The same trap in the Pathfinder Core Rulebook actually isn’t as good as this. The attack bonus is about the same (+15 rather than +13 as shown here) and it does 1d6 base damage, but the skill DCs are both 6 points higher than the core DC 22. I could sell back both skills one grade and buy the difference in damage, leaving me with 6 trap points. It’s evident that CR 11 is too high, it might be better to CR 8 and buy back up.

Wyvern Arrow Trap (CR 8)

Effect Attack +10 (1d8 + wyvern poison/x3); Trigger location; Reset none; Perception 25; Disable Device 25

As a CR 8 poison trap, there are 4 trap points. Three go to increasing the CR of the poison from 3(.5) to 5, 1 goes to adding 1d8 damage. It would be nice to get the damage bonus up a bit more.

I would be willing, if I felt it necessary to align with the core version of the trap, to sell back ‘half’ of each of the skill check DCs to get another trap point, to push the attack bonus up to +15. For simplicity I’d probably sell back one of the skill checks (likely Disable Device).

Wyvern Arrow Trap (CR 9)

Effect Attack +16 (1d8 + wyvern poison/x3); Trigger location; Reset none; Perception 26; Disable Device 26

At CR 9, there are more resources available.
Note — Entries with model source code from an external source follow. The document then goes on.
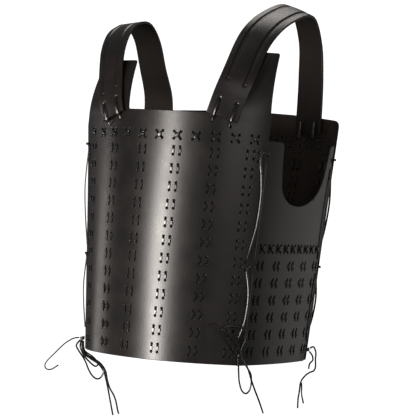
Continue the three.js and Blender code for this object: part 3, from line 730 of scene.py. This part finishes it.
# Thongs: flat lace leather cut in three widths. Two broad ones tie each strap down in front and two plain
# ones behind; others lash the corners together, run down both sides of each seam, and end in a narrow bow.
thong_width, strap_thong_width, bow_thong_width, thong_thickness = 3.6, 5.4, 2.8, 1.4
thong_section = np.array([
    [1, 0], [0.92, 0.6], [0.7, 0.95], [0, 1.05], [-0.7, 0.95], [-0.92, 0.6],
    [-1, 0], [-0.92, -0.6], [-0.7, -0.95], [0, -1], [0.7, -0.95], [0.92, -0.6]])
thong_step = 1.6
fewest_stations = 12


def thong(name, node, route, facing, wide=thong_width, twist=(0, 0)):
    """A flat lace through route. Its face looks along facing, and turns from there by twist, given in degrees
    at evenly spaced places along it; wide may be such a list too. Returns the piece and its middle line."""
    route, facing = np.asarray(route, float), np.asarray(facing, float)
    count = max(fewest_stations, int(even_parameters(route, 2)[1] / thong_step))
    t, _ = even_parameters(route, count)
    middle, along = smooth_line(route, t)
    face = smooth_line(facing, t)[0]
    face = unit(face - along * (face * along).sum(1, keepdims=True))
    across = np.cross(along, face)
    along_it = np.linspace(0, 1, count)
    turn = np.radians(np.interp(along_it, np.linspace(0, 1, len(twist)), twist))[:, None]
    cos, sin = np.cos(turn), np.sin(turn)
    across, face = across * cos + face * sin, face * cos - across * sin
    wide = np.atleast_1d(wide).astype(float)
    across = across * np.interp(along_it, np.linspace(0, 1, len(wide)), wide)[:, None] / 2
    width = across[:, None] * thong_section[:, :1]
    rise = face[:, None] * thong_section[:, 1:] * thong_thickness / 2
    points = (middle[:, None] + width + rise).reshape(-1, 3)
    ring = len(thong_section)
    faces = skin_faces(count, ring).tolist() + end_faces(count, ring)
    piece = new_piece(name, points, faces, [thong_leather], smooth_angle=50)
    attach(piece, "root")
    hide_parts(node)
    return piece, middle * mm


# Strap laces. Rows are the distance up the strap from its end and the height above its middle: out of the
# hole, in an arch over the strap's end, and down through the panel. The widths taper at both holes
gap, slack = 0.3, 0.15
lie = strap_thick_half + gap + thong_thickness / 2 + slack
rear_lie = -lie - 0.4
strap_lace = [
    (tie_up + 1.5, lie - 2.4), (tie_up - 1, lie + 0.5), (tie_up / 2, lie + 2.2), (3, lie + 1.3),
    (-1.9, lie - 0.2), (-4.6, 0.6), (-9, -1.6)]
strap_lace_widths = (2.6, 4.6, strap_thong_width, strap_thong_width, strap_thong_width, 4.4)
strap_lace_turn = -22
rear_lace = [(-20, rear_lie), (-10, rear_lie), (-1, rear_lie), (6, rear_lie - 0.2)]
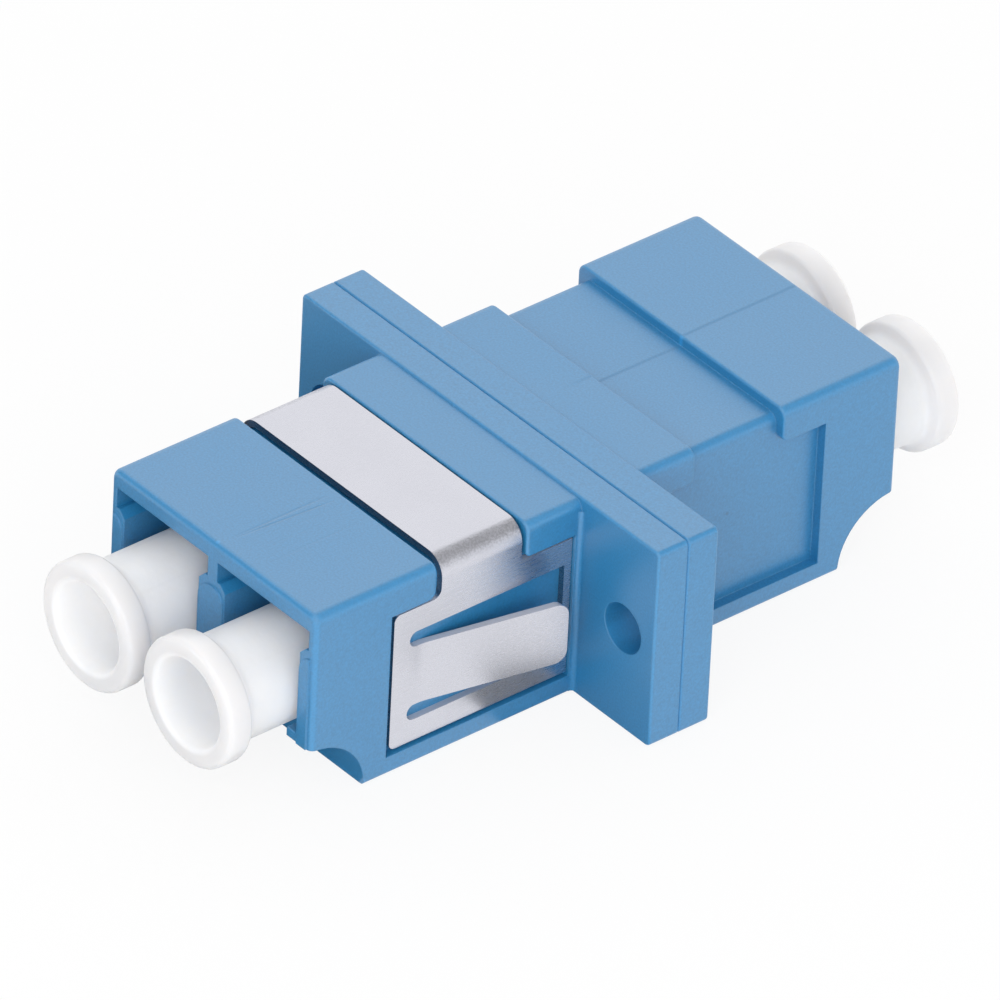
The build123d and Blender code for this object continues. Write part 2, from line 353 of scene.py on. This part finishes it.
def soft_edges(name):
    """Normals that round every edge a little, and a mask of those edges."""
    group, given, result = new_group(
        name, [("Radius", "NodeSocketFloat", 0.1 * MM)],
        [("Normal", "NodeSocketVector"), ("Mask", "NodeSocketFloat")])
    bevel = add_node(group, "ShaderNodeBevel", {"Radius": given.outputs["Radius"]}, samples=6)
    rounded = bevel.outputs["Normal"]
    agreement = vector_maths(group, "DOT_PRODUCT", rounded, surface_normal(group))["Value"]
    feed(group, result.inputs["Normal"], rounded)
    feed(group, result.inputs["Mask"], ramp(group, agreement, 0.995, 0.8))
    return group


def spot(name):
    """Soft round spot about a point, such as a fleck and the painted highlight of a nick."""
    group, given, result = new_group(
        name, [("Place", "NodeSocketVector", None), ("Middle", "NodeSocketVector", (0.0, 0.0, 0.0)),
               ("Radius", "NodeSocketFloat", 0.1 * MM)],
        [("Mask", "NodeSocketFloat")])
    apart = vector_maths(group, "DISTANCE", given.outputs["Place"], given.outputs["Middle"])["Value"]
    ratio = maths(group, "DIVIDE", apart, given.outputs["Radius"])
    feed(group, result.inputs["Mask"], ramp(group, ratio, 1.0, 0.4))
    return group


# ---------------------------------------------------------------- pieces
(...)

The baseline attack +11 got bumped by 1 grade to +16, only 2 trap points were needed to get to wyvern venom, leaving 2 points unassigned (and both skill DCs 4 points higher than core).

For modeling the CR 6 wyvern arrow trap, CR 8 looks like the best match overall.

Closing Comments

For a first cut, I’m pretty happy with this. The system is still pretty flexible, while being (I think) simpler to apply than the regular trap construction rules. I suspect I’ll want to revisit how the poison levels work… maybe instead of setting them higher it might be better to put a surcharge on Additional Effect modifiers, or maybe just for poison.

I’m almost certainly going to replace ‘multiple targets’ with ‘area of effect’, though.